Unfortunately, early SD-WAN solutions did not seriously consider security. They needed a separate firewall appliance and security solutions that had to operate as an independent overlay, which diminished the value of the flexibility that SD-WAN provided. Cybersecurity vendors like Fortinet solved this problem by building enterprise-class secure SD-WAN directly into the firewall.
As SaaS applications became more popular, a cloud access security broker (CASB) based on API access was also added. When CASB was tied to SWG, the solution became cloud-based and known as SSE. SSE plays a critical role in the unified SASE solution.
Zero-trust network access (ZTNA) is also a key component of unified SASE. It provides application-specific access, replacing implicit trust with explicit access based on user and device identity, context, continuous endpoint posture monitoring, and adaptive granular access to specific applications. ZTNA is used in conjunction with SSE to replace or complement remote access via VPN.
With unified SASE, network security and endpoint security must be intrinsically connected. VPN, SASE, and ZTNA ensure that endpoint devices function as an extension of the network. There also needs to be a digital experience monitoring (DEM) element to measure end-to-end experience. And, of course, it should include an endpoint protection platform (EPP) and endpoint detection and response (EDR) functionality along with agentless options.

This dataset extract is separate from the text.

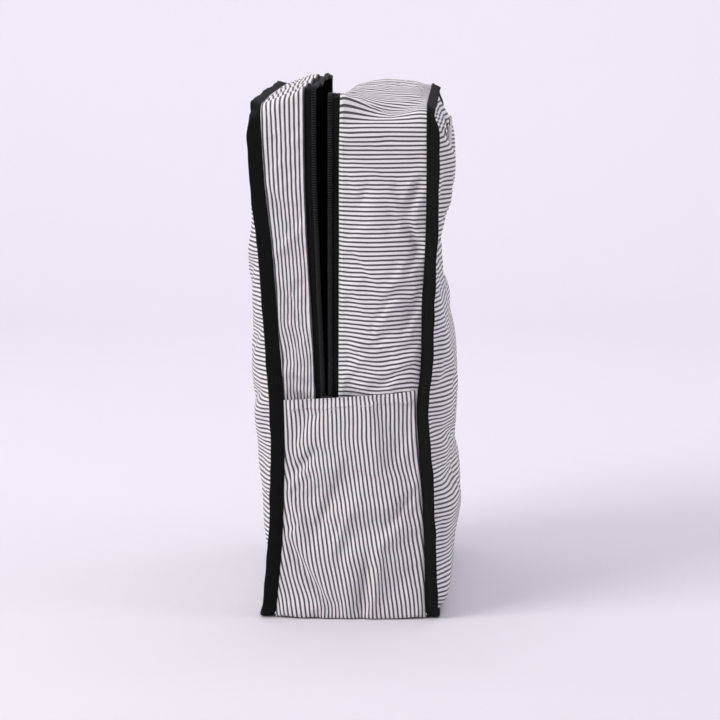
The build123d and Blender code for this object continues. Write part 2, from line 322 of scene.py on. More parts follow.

The critical elements of unified SASE
Unfortunately, most vendors are not taking an integrated approach to SASE. Instead, they are building their platforms by acquiring companies and bolting on their technologies. While this may look attractive on the surface, it’s not really a platform underneath, which means things don’t really work together in the way they need to, making end-to-end visibility and control very difficult to achieve. Indeed, not all platforms are equal.
A true unified SASE platform should use a single operating system, a unified client, a single analytics engine, and a single policy engine that can run on physical and virtual appliances, in the cloud (including all major cloud-provider platforms), and as-a-Service. It should also be powered by integrated threat intelligence and AI.
By integrating protections designed for clouds, connections, networks, and endpoint devices into a unified security strategy, this third era of network security expands security to every edge. The integrated, platform-based approach of Unified SASE enables organizations to build and evolve their networks as they need, allowing them to respond to business demands without compromising security, performance, or user experience. Its innate adaptability also provides a path forward to meet the next era of cybersecurity challenges.